Auszüge aus dem Bundeslagebericht „Kriminalität im Kontext von Zuwanderung“ des BKA in Heiligs Video. Hervorhebungen in Rot im Original durch Tim Heilig. (Screenshot: CORRECTIV)

 Wichtig ist: Tatverdächtige sind nicht gleichzusetzen mit verurteilten Straftätern. Die Opferzahlen sind zudem laut BKA meist höher als die Zahl der Delikte, da zu einer Tat mehrere Opfer erfasst werden können. Außerdem sind nicht alle davon Gewalttaten. Eine sogenannte Opfererfassung geschehe bei allen „strafbaren Handlungen gegen höchstpersönliche Rechtsgüter“, erklärt BKA-Sprecherin Hanna Hammer. Nicht nur bei Straftaten gegen das Leben, körperliche Unversehrtheit, Freiheit, Ehre und sexuelle Selbstbestimmung. Sondern auch zum Beispiel bei Handtaschendiebstahl, Stalking, Kindesentziehung oder Brandstiftung.

Die 95.148 Opfer umfassen also Opfer diverser Straftaten und sagen deshalb nur bedingt über die Gewaltkriminalität durch Flüchtlinge aus.

Was sind Gewalttaten?

Unter Gewaltkriminalität fallen laut BKA nur ganz bestimmte Straftaten wie Mord, Totschlag, Vergewaltigung oder Raub.

Auszug aus der Antwort des BKA auf die E-Mail-Anfrage von CORRECTIV. (Screenshot: CORRECTIV)

Doch wie viele Gewalttaten durch Zuwanderer gab es nun wirklich? „Bei der Gewaltkriminalität gab es in der Kriminalstatistik vom Jahr 2017 insgesamt 23.701 aufgeklärte Fälle – an denen mindestens ein Tatverdächtiger Zuwanderer beteiligt war – mit 29.160 Opfern“, teilt BKA-Sprecherin Hammer mit.
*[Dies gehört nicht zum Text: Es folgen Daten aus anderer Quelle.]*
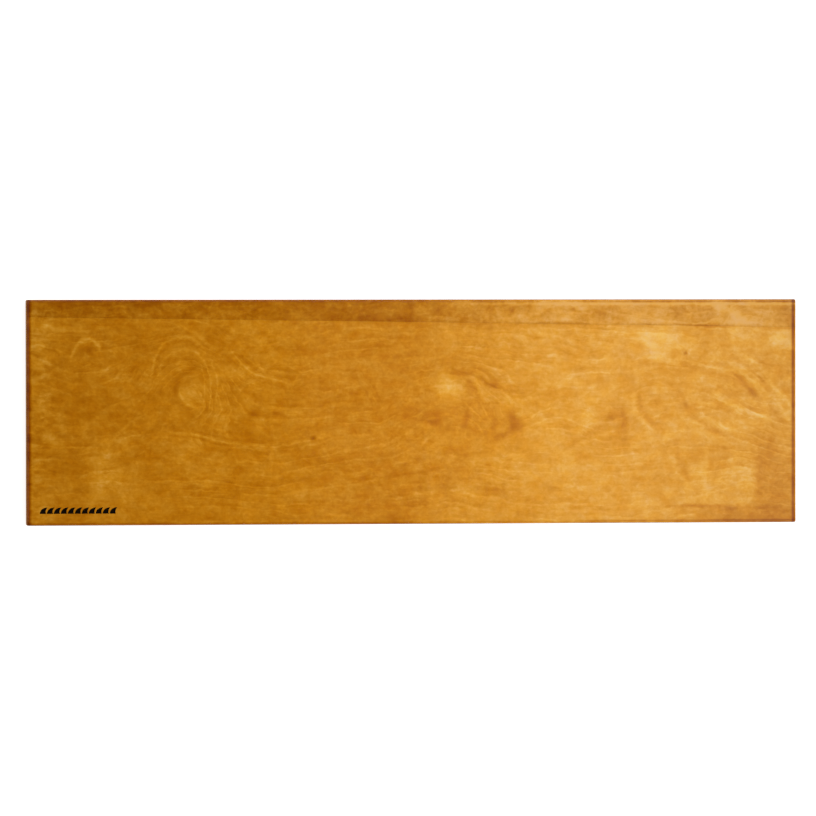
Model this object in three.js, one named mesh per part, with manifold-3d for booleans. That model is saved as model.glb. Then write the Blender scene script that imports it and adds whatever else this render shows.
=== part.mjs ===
// A varnished birch plywood board: thirteen veneers glued into one rigid sheet, every edge rounded over.
// The face ply is spliced from a wide sheet and a narrow strip that widens towards one end.
//
// Millimetres, +Z up. The board lies flat with its face up and stands on its back veneer. The origin is
// the centre of the underside, +X runs along the length and +Y points to the edge with the strip.

import * as THREE from "three";
import { mergeVertices } from "three/addons/utils/BufferGeometryUtils.js";
import Module from "manifold-3d";

// Board
const LENGTH = 915;
const WIDTH = 265;
const THICKNESS = 18;
const EDGE_RADIUS = 3; // roundover along every edge of both faces
const CORNER_RADIUS = 2; // upright corners, seen from above
const ARC_DETAIL = 4; // three.js puts two facets on an arc for each of these

// Veneers
const PLY_COUNT = 13;
const INNER_PLY = 1.375;
const OUTER_PLY = (THICKNESS - (PLY_COUNT - 2) * INNER_PLY) / 2;

// Splice in the face ply
const STRIP_WIDTH_NARROW = 20; // at the -X end
const STRIP_WIDTH_WIDE = 33; // at the +X end
const SPLICE_GAP = 0.3;

// How far the cutting solids run past the board
const OVERRUN = 5;

const COLOURS = { main: 0xc98a2a, strip: 0xb5782a, back: 0xc0852f, crossband: 0x8a5a26, core: 0xb98440 };

const wasm = await Module();
wasm.setup();

function toSolid(geometry) {
  const bare = geometry.clone();
  bare.deleteAttribute("normal");
  bare.deleteAttribute("uv");
  const merged = mergeVertices(bare);
  const mesh = new wasm.Mesh({
    numProp: 3,
    vertProperties: new Float32Array(merged.attributes.position.array),
    triVerts: new Uint32Array(merged.index.array),
  });
  return new wasm.Manifold(mesh);
}

function toGeometry(solid) {
  const mesh = solid.getMesh();
  const geometry = new THREE.BufferGeometry();
  geometry.setAttribute("position", new THREE.BufferAttribute(mesh.vertProperties, 3));
  geometry.setIndex(new THREE.BufferAttribute(mesh.triVerts, 1));
  geometry.computeVertexNormals();
  return geometry;
}

// A rectangle centred on x, from bottom to top in y, with quarter-round corners.
function roundedRectangle(width, bottom, top, radius) {
  const right = width / 2;
  const shape = new THREE.Shape();
  shape.moveTo(-right + radius, bottom);
  shape.lineTo(right - radius, bottom);
  shape.absarc(right - radius, bottom + radius, radius, -Math.PI / 2, 0);
  shape.lineTo(right, top - radius);
  shape.absarc(right - radius, top - radius, radius, 0, Math.PI / 2);
  shape.lineTo(-right + radius, top);
  shape.absarc(-right + radius, top - radius, radius, Math.PI / 2, Math.PI);
  shape.lineTo(-right, bottom + radius);
  shape.absarc(-right + radius, bottom + radius, radius, Math.PI, 1.5 * Math.PI);
  return shape;
}

// A prism from start to end along its own +Z, turned so that its x, y and z axes lie along the given ones.
function prism(shape, start, end, xAxis, yAxis, zAxis) {
  const geometry = new THREE.ExtrudeGeometry(shape, {
    depth: end - start,
    bevelEnabled: false,
    curveSegments: ARC_DETAIL,
  });
  geometry.translate(0, 0, start);
  geometry.applyMatrix4(new THREE.Matrix4().makeBasis(xAxis, yAxis, zAxis));
  return toSolid(geometry);
}

// The whole board before it is told apart into veneers: the plan outline, cut to the rounded cross-section
// and to the rounded lengthwise section.
function makeBlank() {
  const x = new THREE.Vector3(1, 0, 0);
  const y = new THREE.Vector3(0, 1, 0);
  const z = new THREE.Vector3(0, 0, 1);
  const plan = roundedRectangle(LENGTH, -WIDTH / 2, WIDTH / 2, CORNER_RADIUS);
  const crossSection = roundedRectangle(WIDTH, 0, THICKNESS, EDGE_RADIUS);
  const longSection = roundedRectangle(LENGTH, 0, THICKNESS, EDGE_RADIUS);
  const reachX = LENGTH / 2 + OVERRUN;
  const reachY = WIDTH / 2 + OVERRUN;
  const outline = prism(plan, -OVERRUN, THICKNESS + OVERRUN, x, y, z);
  const lengthwise = prism(crossSection, -reachX, reachX, y, z, x);
  const crosswise = prism(longSection, -reachY, reachY, x, z, y.clone().negate());
  return outline.intersect(lengthwise).intersect(crosswise);
}

// The layer of the blank between two heights.
function layer(blank, bottom, top) {
  const slab = new THREE.BoxGeometry(LENGTH + 2 * OVERRUN, WIDTH + 2 * OVERRUN, top - bottom);
  slab.translate(0, 0, (bottom + top) / 2);
  return blank.intersect(toSolid(slab));
}

// The y of the splice at a given x, on its centre line.
function spliceAt(x) {
  const share = x / LENGTH + 0.5;
  return WIDTH / 2 - THREE.MathUtils.lerp(STRIP_WIDTH_NARROW, STRIP_WIDTH_WIDE, share);
}

// One side of the splice, as an upright prism that covers the board from the splice out to outerY.
function spliceSide(outerY) {
  const reach = LENGTH / 2 + OVERRUN;
  const offset = (Math.sign(outerY) * SPLICE_GAP) / 2;
  const corners = [
    new THREE.Vector2(-reach, spliceAt(-reach) + offset),
    new THREE.Vector2(reach, spliceAt(reach) + offset),
    new THREE.Vector2(reach, outerY),
    new THREE.Vector2(-reach, outerY),
  ];
  const geometry = new THREE.ExtrudeGeometry(new THREE.Shape(corners), {
    depth: THICKNESS + 2 * OVERRUN,
    bevelEnabled: false,
  });
  geometry.translate(0, 0, -OVERRUN);
  return toSolid(geometry);
}

function addPiece(group, name, solid, colour, roughness) {
  const material = new THREE.MeshStandardMaterial({ color: colour, roughness, metalness: 0 });
  const mesh = new THREE.Mesh(toGeometry(solid), material);
  mesh.name = name;
  group.add(mesh);
}

function addFacePly(group, solid) {
  const outerY = WIDTH / 2 + OVERRUN;
  addPiece(group, "face_veneer_main", solid.intersect(spliceSide(-outerY)), COLOURS.main, 0.3);
  addPiece(group, "face_veneer_strip", solid.intersect(spliceSide(outerY)), COLOURS.strip, 0.3);
}

// Plies are numbered from the face down. Even plies run across the board, odd ones along it.
function addInnerPly(group, solid, ply) {
  const kind = ply % 2 === 0 ? "crossband" : "core";
  const number = String(ply).padStart(2, "0");
  addPiece(group, `${kind}_veneer_${number}`, solid, COLOURS[kind], 0.5);
}

const board = new THREE.Group();
const blank = makeBlank();
let top = THICKNESS;
for (let ply = 1; ply <= PLY_COUNT; ply++) {
  const outer = ply === 1 || ply === PLY_COUNT;
  const bottom = top - (outer ? OUTER_PLY : INNER_PLY);
  const solid = layer(blank, bottom, top);
  if (ply === 1) addFacePly(board, solid);
  else if (ply === PLY_COUNT) addPiece(board, "back_veneer", solid, COLOURS.back, 0.35);
  else addInnerPly(board, solid, ply);
  top = bottom;
}

export default board;
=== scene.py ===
"""The looks of a varnished birch plywood board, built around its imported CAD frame.

Places and sizes of solids are in metres, as in the frame. The figure of the wood is drawn in millimetres
from the middle of the face, x along the board and y across it.
"""

import math
from collections import namedtuple

import bmesh
import bpy
import numpy as np
from mathutils import Matrix, Vector, noise


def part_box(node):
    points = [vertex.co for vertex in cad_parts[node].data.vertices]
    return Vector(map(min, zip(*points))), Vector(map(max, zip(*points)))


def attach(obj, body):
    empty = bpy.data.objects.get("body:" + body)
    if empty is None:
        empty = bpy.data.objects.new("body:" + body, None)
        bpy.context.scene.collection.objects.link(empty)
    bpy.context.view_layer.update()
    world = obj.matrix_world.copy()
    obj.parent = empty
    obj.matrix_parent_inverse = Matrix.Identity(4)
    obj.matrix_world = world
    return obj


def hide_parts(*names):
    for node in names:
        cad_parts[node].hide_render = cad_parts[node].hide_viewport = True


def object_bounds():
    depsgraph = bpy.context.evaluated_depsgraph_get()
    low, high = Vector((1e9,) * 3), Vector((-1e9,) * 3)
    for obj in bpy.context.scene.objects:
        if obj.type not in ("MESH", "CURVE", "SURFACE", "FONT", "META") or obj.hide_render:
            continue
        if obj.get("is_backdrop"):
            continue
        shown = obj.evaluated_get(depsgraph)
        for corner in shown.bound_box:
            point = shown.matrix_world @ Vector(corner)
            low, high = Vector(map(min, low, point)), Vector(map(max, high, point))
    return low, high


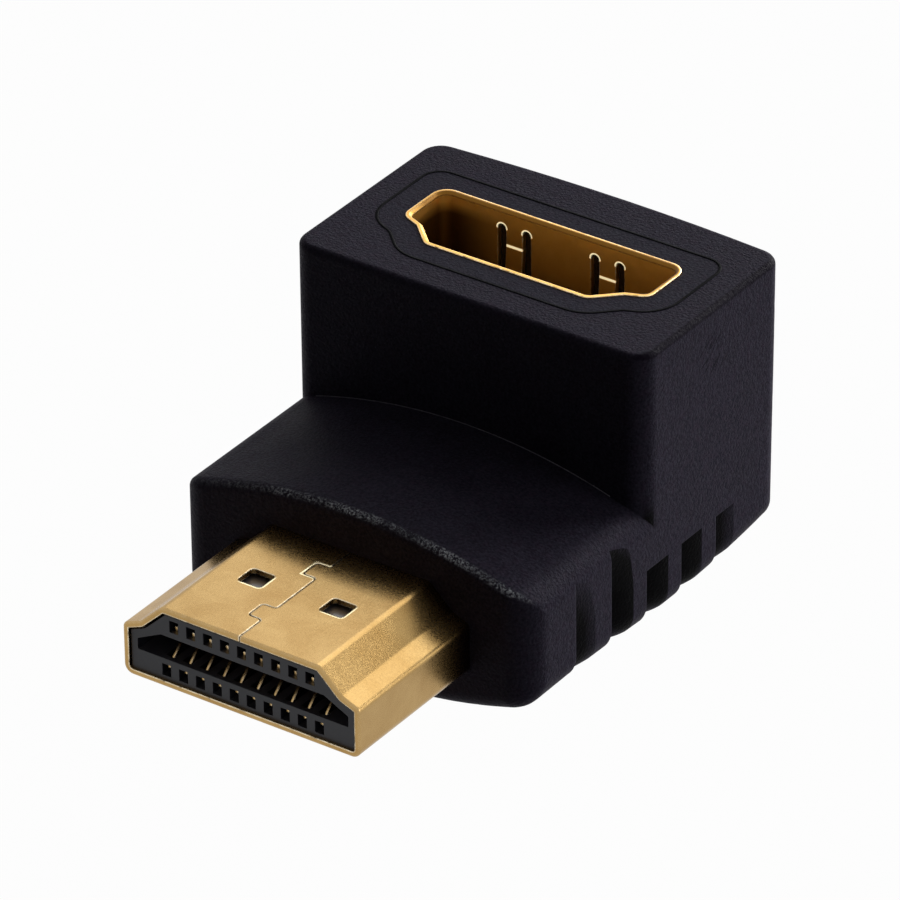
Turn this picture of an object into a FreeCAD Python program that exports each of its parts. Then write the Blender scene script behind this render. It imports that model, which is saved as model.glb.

Im BKA-Lagebild würden diese Zahlen nicht gesondert aufgeführt.

Als „Zuwanderer“ bezeichnet das BKA in seinem Bericht übrigens Asylbewerber, international oder national Schutzberechtigte und Asylberechtigte, Personen mit Duldung, Kontingentflüchtlinge und Personen, die sich unerlaubt in Deutschland aufhalten – also nicht nur Flüchtlinge.

Wenn man sich anschaut, wie oft tatsächlich anerkannte Flüchtlinge oder Asylberechtigte als Tatverdächtige an den Delikten beteiligt waren, schrumpfen die Zahlen stark. Das BKA zählte bei dieser Gruppe 4.924 Rohheitsdelikte und Straftaten gegen die persönliche Freiheit an (umfasst auch Körperverletzungen), 29 Straftaten gegen das Leben (umfasst Mord und Totschlag) und 463 Straftaten gegen die sexuelle Selbstbestimmung.

Auszug aus dem BKA-Bericht. (Screenshot: CORRECTIV)

Fazit

Tim Heilig hat die Statistik falsch verwendet. Die Zahl von 95.000, die er angibt, bezieht sich nicht auf die Gewalttaten durch Flüchtlinge. Sie nennt die Opfer verschiedener Straftaten, an denen mindestens ein Zuwanderer beteiligt war. Tatsächlich gab es 23.701 aufgeklärte Fälle von Gewaltkriminalität, an denen mindestens ein tatverdächtiger Zuwanderer beteiligt war.